• _Given information_:
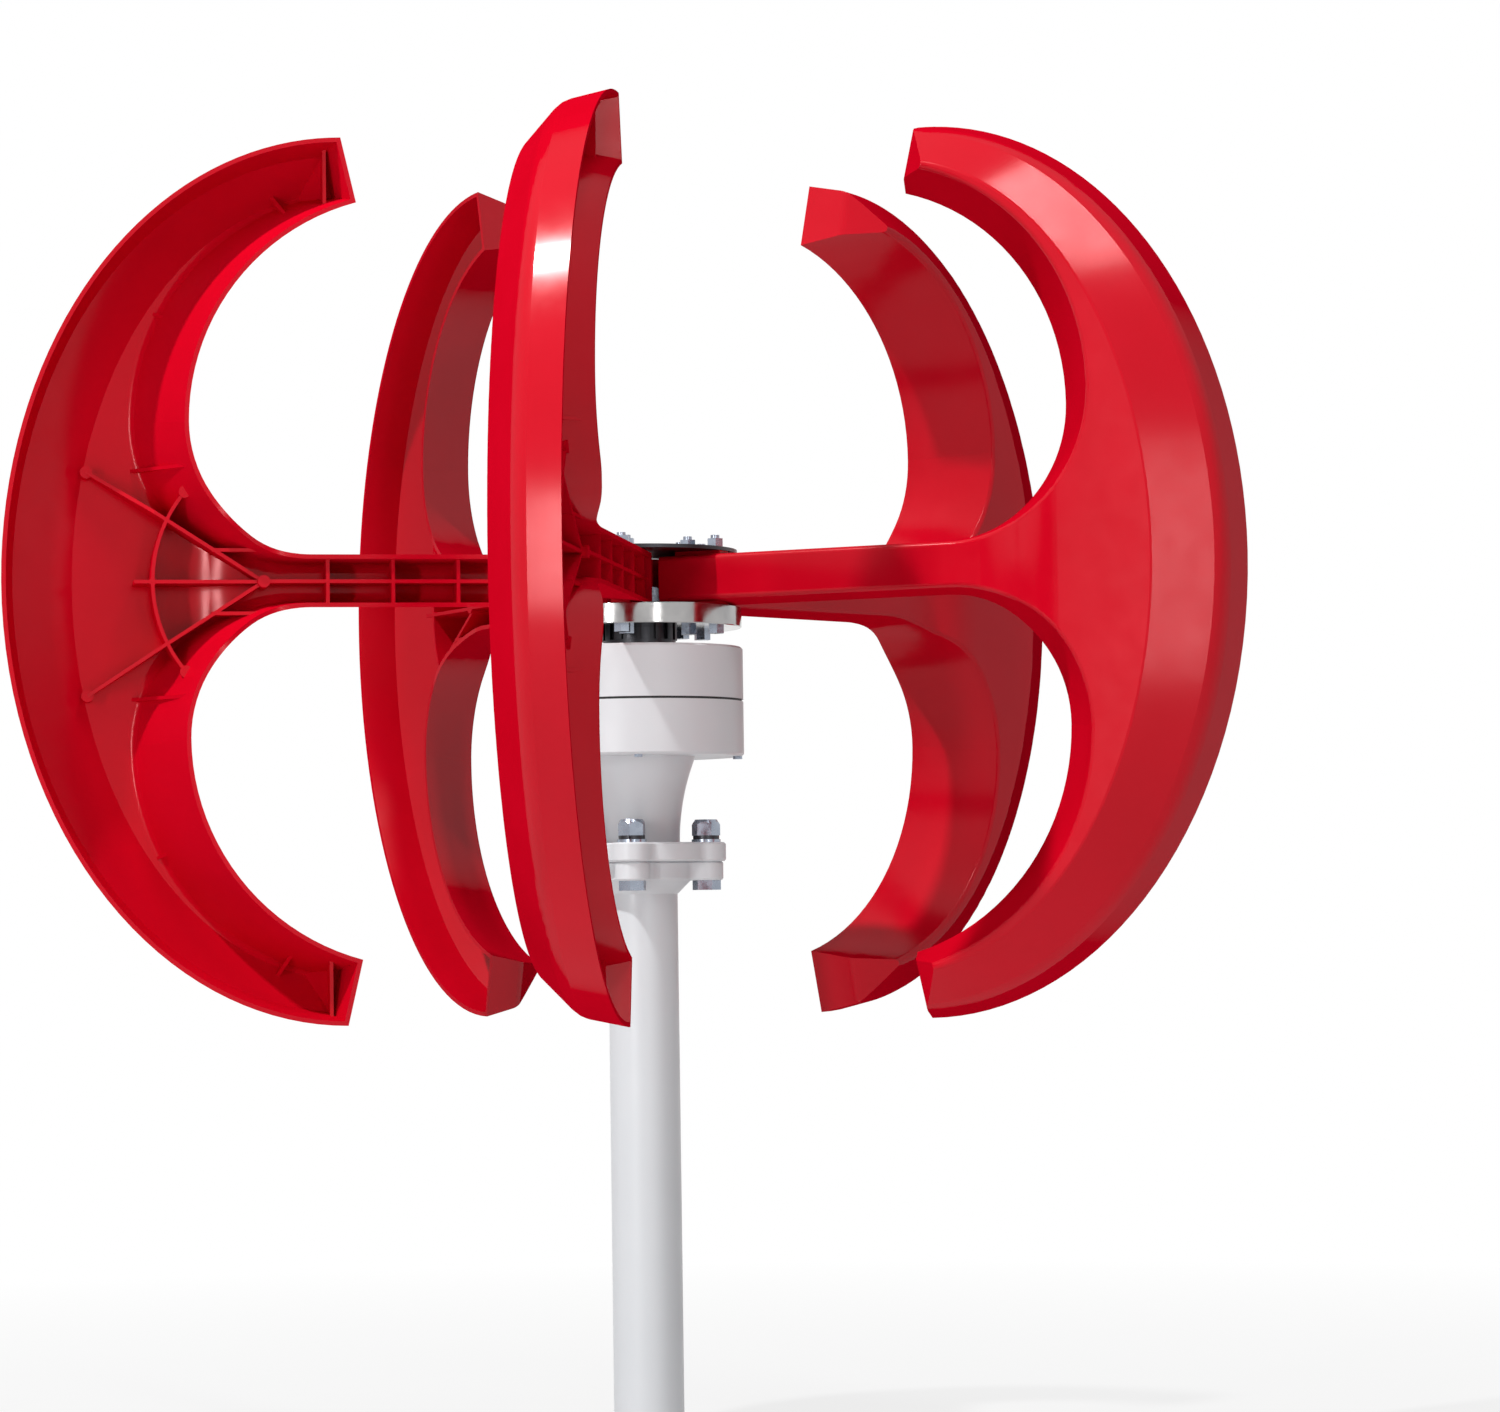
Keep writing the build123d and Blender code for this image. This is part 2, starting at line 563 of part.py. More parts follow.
def shaft():
    """Stepped shaft: threaded end, hub seat, upper bearing, rotor seat, lower bearing."""
    top = DISC_TOP + SHAFT_WASHER_THICKNESS + SHAFT_NUT_HEIGHT + SHAFT_END_OUT
    body = rod(SHAFT_END_RADIUS, top, DISC_TOP)
    body = body + rod(SHAFT_RADIUS, DISC_TOP, UPPER_BEARING_BOTTOM)
    body = body + rod(SHAFT_CORE_RADIUS, UPPER_BEARING_BOTTOM, LOWER_BEARING_TOP)
    body = body + rod(SHAFT_FOOT_RADIUS, LOWER_BEARING_TOP, LOWER_BEARING_BOTTOM)
    body = body - key_box(KEY_LENGTH, DISC_TOP - (DISC_THICKNESS - KEY_LENGTH) / 2)
    body = body - rotor_key_box()
    groove = tube(SHAFT_CORE_RADIUS, SHAFT_CORE_RADIUS - CIRCLIP_THICKNESS,
                  ROTOR_BOTTOM, ROTOR_BOTTOM - CIRCLIP_THICKNESS)
    return body - groove


def rotor_key_box():
    """The block of the key that drives the magnet rotor."""
    return Pos(SHAFT_CORE_RADIUS - KEY_SINK, 0, ROTOR_TOP) * Box(
        KEY_SINK + KEY_HEIGHT, KEY_WIDTH, ROTOR_HEIGHT,
        align=(Align.MIN, Align.CENTER, Align.MAX))


def hub_key():
    return key_box(KEY_LENGTH, DISC_TOP - (DISC_THICKNESS - KEY_LENGTH) / 2)


def shaft_nut():
    bottom = DISC_TOP + SHAFT_WASHER_THICKNESS
    return hexagon(SHAFT_NUT_FLATS, bottom + SHAFT_NUT_HEIGHT, bottom, SHAFT_END_RADIUS)


def shaft_washer():
    return tube(SHAFT_WASHER_RADIUS, SHAFT_END_RADIUS, DISC_TOP + SHAFT_WASHER_THICKNESS, DISC_TOP)


def slotted_locknut():
    """Round nut under the disc with wrench slots round its rim."""
    nut = tube(LOCKNUT_RADIUS, SHAFT_RADIUS, DISC_BOTTOM, DISC_BOTTOM - LOCKNUT_HEIGHT)
    slot = Pos(LOCKNUT_RADIUS - LOCKNUT_SLOT_DEPTH, 0, DISC_BOTTOM) * Box(
        LOCKNUT_SLOT_DEPTH * 2, LOCKNUT_SLOT_WIDTH, LOCKNUT_HEIGHT * 2,
        align=(Align.MIN, Align.CENTER, Align.CENTER))
    return nut - around_axis(slot, LOCKNUT_SLOTS)


def flinger_ring():
    return tube(FLINGER_RADIUS, SHAFT_RADIUS, DISC_BOTTOM - LOCKNUT_HEIGHT, BODY_TOP + FLINGER_GAP)


# ---------------------------------------------------------------- bearings
def bearing(shaft_radius, outer_radius, top, width):
    """A roller bearing as inner ring, outer ring and rollers held between the rings' lips."""
    roller = (outer_radius - shaft_radius) * ROLLER_SHARE
    track = (outer_radius + shaft_radius) / 2
    lip = width * ROLLER_LIP
    race = tube(track + roller + ROLLER_CLEARANCE, track - roller - ROLLER_CLEARANCE,
                top - lip, top - width + lip)
    ring_wall = (outer_radius - shaft_radius) * RING_SHARE
    inner = tube(shaft_radius + ring_wall, shaft_radius, top, top - width) - race
    outer = tube(outer_radius, outer_radius - ring_wall, top, top - width) - race
    roller_top = top - lip - ROLLER_CLEARANCE
    roller_bottom = top - width + lip + ROLLER_CLEARANCE
    rollers = around_axis(rod(roller, roller_top, roller_bottom, track), ROLLER_COUNT)
    return inner, outer, rollers


# ---------------------------------------------------------------- generator
def upper_case():
    """Upper half of the generator case with the seat of the upper bearing and the seal."""
    cup = tube(BODY_RADIUS, CAVITY_RADIUS, BODY_TOP, BODY_SEAM)
    cup = cup + tube(BODY_RADIUS, SHAFT_RADIUS, BODY_TOP, CAVITY_TOP)
    cup = cup + tube(UPPER_BEARING_OUTER + BEARING_WALL, UPPER_BEARING_OUTER,
                     CAVITY_TOP, UPPER_BEARING_BOTTOM)
    cup = cup - rod(SEAL_RADIUS, BODY_TOP, CAVITY_TOP)
    hole = rod(CASE_SCREW / 2, CAVITY_TOP, BODY_SEAM, CASE_SCREW_RADIUS)
    cup = cup - around_axis(hole, CASE_SCREW_COUNT)
    rim = [e for e in cup.edges().filter_by(GeomType.CIRCLE)
           if abs(e.radius - BODY_RADIUS) < 1e-3 and abs(e.center().Z - BODY_TOP) < 1e-3]
    return chamfer(rim, BODY_EDGE)


def stem_hollow():
    """The cable's way through the stem: a straight bore that opens out under the case."""
    bore = STEM_FOOT_RADIUS - STEM_WALL
    mouth = STEM_TOP_RADIUS - STEM_WALL
    depth = (mouth - bore) * 2
    hollow = rod(bore, BODY_BOTTOM, FLANGE_BOTTOM)
    return hollow + Pos(0, 0, BODY_BOTTOM - depth / 2) * Cone(bore, mouth, depth)


def stem_profile():
    """Half section of the stem under the case: wide at the case, waisted, then straight."""
    top = (STEM_TOP_RADIUS, BODY_BOTTOM + BODY_EDGE)
    foot = (STEM_FOOT_RADIUS, FLANGE_TOP)
    with BuildSketch(Plane.XZ) as section:
        with BuildLine():
            Line((0, foot[1]), foot)
            TangentArc(foot, top, tangent=(0, 1))
            Line(top, (0, top[1]))
            Line((0, top[1]), (0, foot[1]))
        make_face()
    return section.sketch


def lug_outline(disc_radius, lug_radius):
    """A round flange with its bolt lugs, blended into the disc."""
    lug = Pos(LUG_CIRCLE, 0) * Circle(lug_radius)
    bar = Rectangle(LUG_CIRCLE, 2 * lug_radius, align=(Align.MIN, Align.CENTER))
    outline = Sketch() + Circle(disc_radius)
    for i in range(LUG_COUNT):
        outline = outline + Rot(0, 0, LUG_ANGLE + i * 360.0 / LUG_COUNT) * (lug + bar)
    return offset(offset(outline, LUG_BLEND), -LUG_BLEND)


def lug_holes(top, bottom):
    hole = rod(FLANGE_BOLT / 2 + FLANGE_BOLT_CLEARANCE, top, bottom, LUG_CIRCLE)
    return around_axis(hole, LUG_COUNT, LUG_ANGLE)


def flange(disc_radius, lug_radius, top, bottom):
    """A lugged flange plate with softened edges and its bolt holes."""
    plate = Pos(0, 0, bottom) * extrude(lug_outline(disc_radius, lug_radius), amount=top - bottom)
    ends = plate.edges().group_by(Axis.Z)
    plate = chamfer(ends[0] + ends[-1], FLANGE_EDGE)
    return plate - lug_holes(top, bottom)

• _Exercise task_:
Write the whole listing out again. Keep every line exactly as it is.

• _Result_:
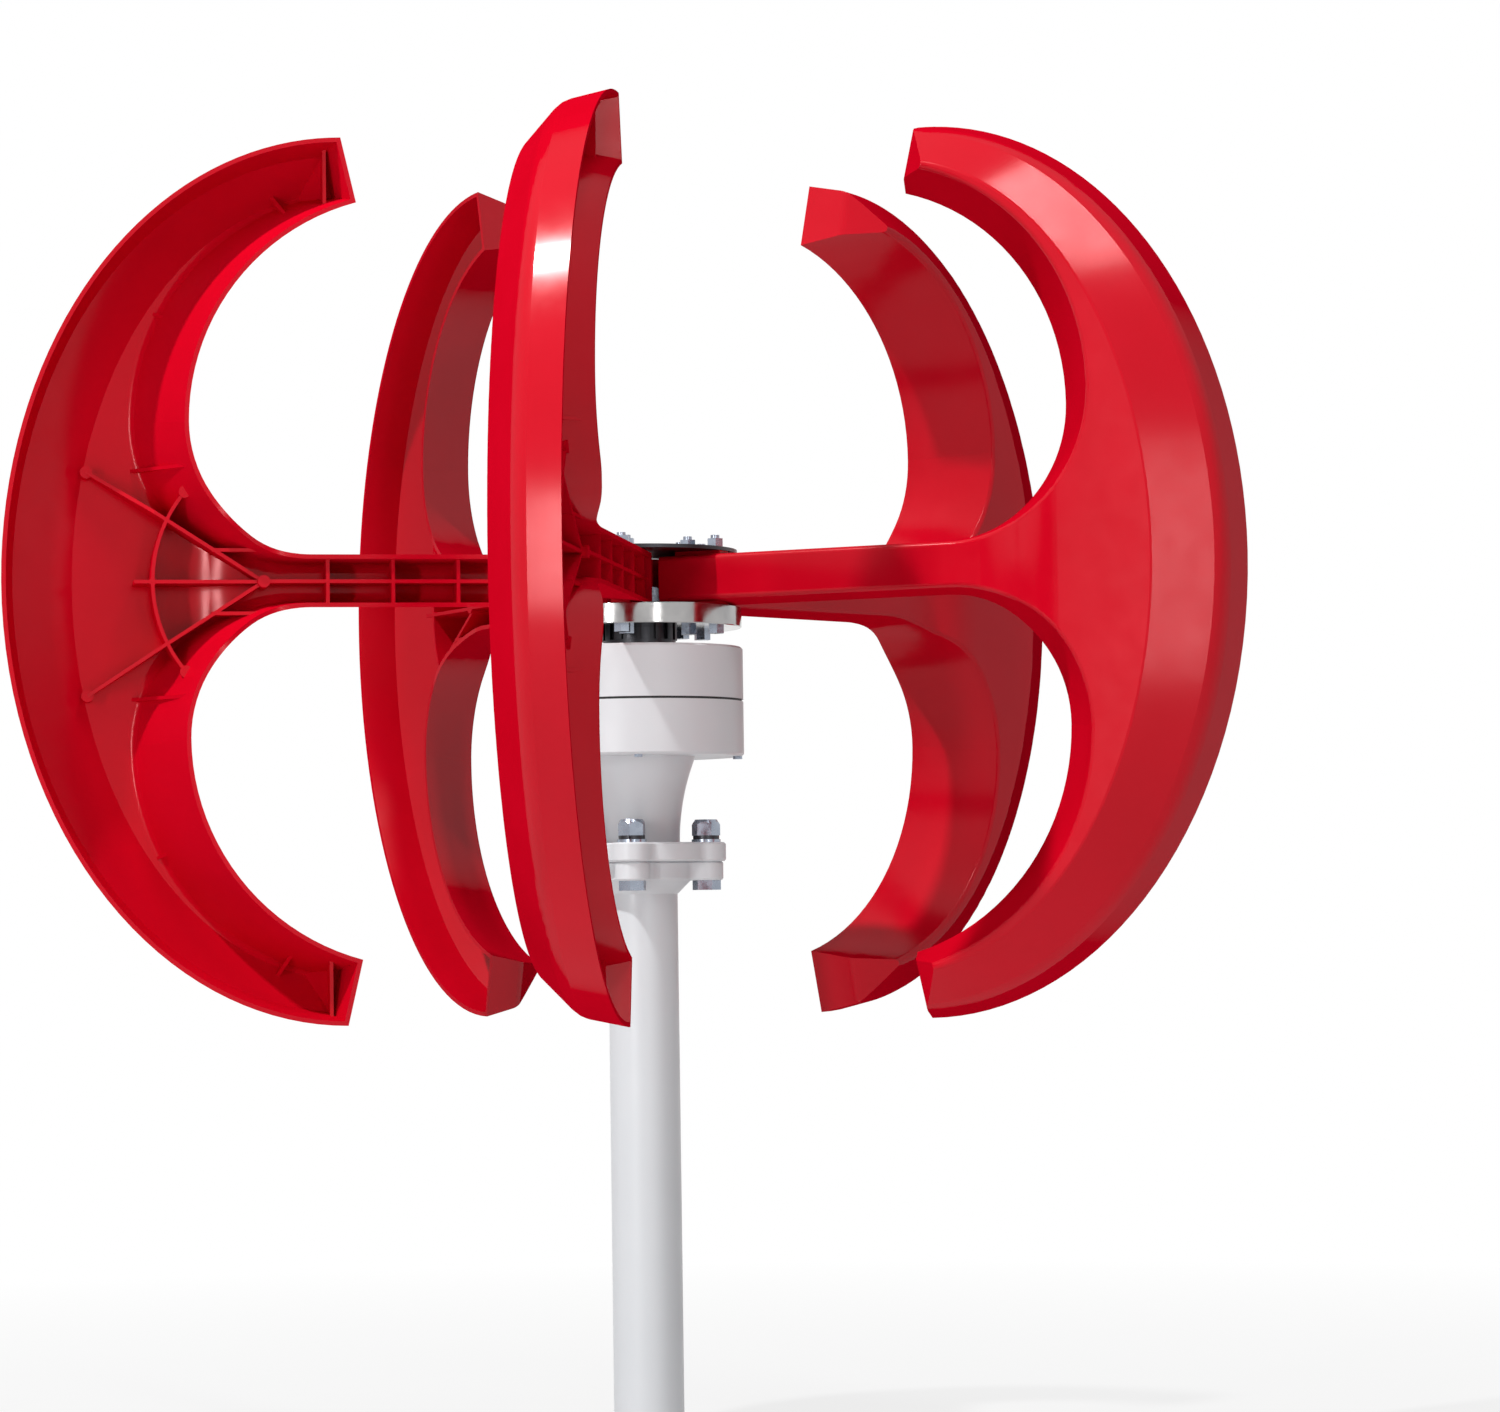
Keep writing the build123d and Blender code for this image. This is part 2, starting at line 563 of part.py. More parts follow.
def shaft():
    """Stepped shaft: threaded end, hub seat, upper bearing, rotor seat, lower bearing."""
    top = DISC_TOP + SHAFT_WASHER_THICKNESS + SHAFT_NUT_HEIGHT + SHAFT_END_OUT
    body = rod(SHAFT_END_RADIUS, top, DISC_TOP)
    body = body + rod(SHAFT_RADIUS, DISC_TOP, UPPER_BEARING_BOTTOM)
    body = body + rod(SHAFT_CORE_RADIUS, UPPER_BEARING_BOTTOM, LOWER_BEARING_TOP)
    body = body + rod(SHAFT_FOOT_RADIUS, LOWER_BEARING_TOP, LOWER_BEARING_BOTTOM)
    body = body - key_box(KEY_LENGTH, DISC_TOP - (DISC_THICKNESS - KEY_LENGTH) / 2)
    body = body - rotor_key_box()
    groove = tube(SHAFT_CORE_RADIUS, SHAFT_CORE_RADIUS - CIRCLIP_THICKNESS,
                  ROTOR_BOTTOM, ROTOR_BOTTOM - CIRCLIP_THICKNESS)
    return body - groove


def rotor_key_box():
    """The block of the key that drives the magnet rotor."""
    return Pos(SHAFT_CORE_RADIUS - KEY_SINK, 0, ROTOR_TOP) * Box(
        KEY_SINK + KEY_HEIGHT, KEY_WIDTH, ROTOR_HEIGHT,
        align=(Align.MIN, Align.CENTER, Align.MAX))


def hub_key():
    return key_box(KEY_LENGTH, DISC_TOP - (DISC_THICKNESS - KEY_LENGTH) / 2)


def shaft_nut():
    bottom = DISC_TOP + SHAFT_WASHER_THICKNESS
    return hexagon(SHAFT_NUT_FLATS, bottom + SHAFT_NUT_HEIGHT, bottom, SHAFT_END_RADIUS)


def shaft_washer():
    return tube(SHAFT_WASHER_RADIUS, SHAFT_END_RADIUS, DISC_TOP + SHAFT_WASHER_THICKNESS, DISC_TOP)


def slotted_locknut():
    """Round nut under the disc with wrench slots round its rim."""
    nut = tube(LOCKNUT_RADIUS, SHAFT_RADIUS, DISC_BOTTOM, DISC_BOTTOM - LOCKNUT_HEIGHT)
    slot = Pos(LOCKNUT_RADIUS - LOCKNUT_SLOT_DEPTH, 0, DISC_BOTTOM) * Box(
        LOCKNUT_SLOT_DEPTH * 2, LOCKNUT_SLOT_WIDTH, LOCKNUT_HEIGHT * 2,
        align=(Align.MIN, Align.CENTER, Align.CENTER))
    return nut - around_axis(slot, LOCKNUT_SLOTS)


def flinger_ring():
    return tube(FLINGER_RADIUS, SHAFT_RADIUS, DISC_BOTTOM - LOCKNUT_HEIGHT, BODY_TOP + FLINGER_GAP)


# ---------------------------------------------------------------- bearings
def bearing(shaft_radius, outer_radius, top, width):
    """A roller bearing as inner ring, outer ring and rollers held between the rings' lips."""
    roller = (outer_radius - shaft_radius) * ROLLER_SHARE
    track = (outer_radius + shaft_radius) / 2
    lip = width * ROLLER_LIP
    race = tube(track + roller + ROLLER_CLEARANCE, track - roller - ROLLER_CLEARANCE,
                top - lip, top - width + lip)
    ring_wall = (outer_radius - shaft_radius) * RING_SHARE
    inner = tube(shaft_radius + ring_wall, shaft_radius, top, top - width) - race
    outer = tube(outer_radius, outer_radius - ring_wall, top, top - width) - race
    roller_top = top - lip - ROLLER_CLEARANCE
    roller_bottom = top - width + lip + ROLLER_CLEARANCE
    rollers = around_axis(rod(roller, roller_top, roller_bottom, track), ROLLER_COUNT)
    return inner, outer, rollers


# ---------------------------------------------------------------- generator
def upper_case():
    """Upper half of the generator case with the seat of the upper bearing and the seal."""
    cup = tube(BODY_RADIUS, CAVITY_RADIUS, BODY_TOP, BODY_SEAM)
    cup = cup + tube(BODY_RADIUS, SHAFT_RADIUS, BODY_TOP, CAVITY_TOP)
    cup = cup + tube(UPPER_BEARING_OUTER + BEARING_WALL, UPPER_BEARING_OUTER,
                     CAVITY_TOP, UPPER_BEARING_BOTTOM)
    cup = cup - rod(SEAL_RADIUS, BODY_TOP, CAVITY_TOP)
    hole = rod(CASE_SCREW / 2, CAVITY_TOP, BODY_SEAM, CASE_SCREW_RADIUS)
    cup = cup - around_axis(hole, CASE_SCREW_COUNT)
    rim = [e for e in cup.edges().filter_by(GeomType.CIRCLE)
           if abs(e.radius - BODY_RADIUS) < 1e-3 and abs(e.center().Z - BODY_TOP) < 1e-3]
    return chamfer(rim, BODY_EDGE)


def stem_hollow():
    """The cable's way through the stem: a straight bore that opens out under the case."""
    bore = STEM_FOOT_RADIUS - STEM_WALL
    mouth = STEM_TOP_RADIUS - STEM_WALL
    depth = (mouth - bore) * 2
    hollow = rod(bore, BODY_BOTTOM, FLANGE_BOTTOM)
    return hollow + Pos(0, 0, BODY_BOTTOM - depth / 2) * Cone(bore, mouth, depth)


def stem_profile():
    """Half section of the stem under the case: wide at the case, waisted, then straight."""
    top = (STEM_TOP_RADIUS, BODY_BOTTOM + BODY_EDGE)
    foot = (STEM_FOOT_RADIUS, FLANGE_TOP)
    with BuildSketch(Plane.XZ) as section:
        with BuildLine():
            Line((0, foot[1]), foot)
            TangentArc(foot, top, tangent=(0, 1))
            Line(top, (0, top[1]))
            Line((0, top[1]), (0, foot[1]))
        make_face()
    return section.sketch


def lug_outline(disc_radius, lug_radius):
    """A round flange with its bolt lugs, blended into the disc."""
    lug = Pos(LUG_CIRCLE, 0) * Circle(lug_radius)
    bar = Rectangle(LUG_CIRCLE, 2 * lug_radius, align=(Align.MIN, Align.CENTER))
    outline = Sketch() + Circle(disc_radius)
    for i in range(LUG_COUNT):
        outline = outline + Rot(0, 0, LUG_ANGLE + i * 360.0 / LUG_COUNT) * (lug + bar)
    return offset(offset(outline, LUG_BLEND), -LUG_BLEND)


def lug_holes(top, bottom):
    hole = rod(FLANGE_BOLT / 2 + FLANGE_BOLT_CLEARANCE, top, bottom, LUG_CIRCLE)
    return around_axis(hole, LUG_COUNT, LUG_ANGLE)


def flange(disc_radius, lug_radius, top, bottom):
    """A lugged flange plate with softened edges and its bolt holes."""
    plate = Pos(0, 0, bottom) * extrude(lug_outline(disc_radius, lug_radius), amount=top - bottom)
    ends = plate.edges().group_by(Axis.Z)
    plate = chamfer(ends[0] + ends[-1], FLANGE_EDGE)
    return plate - lug_holes(top, bottom)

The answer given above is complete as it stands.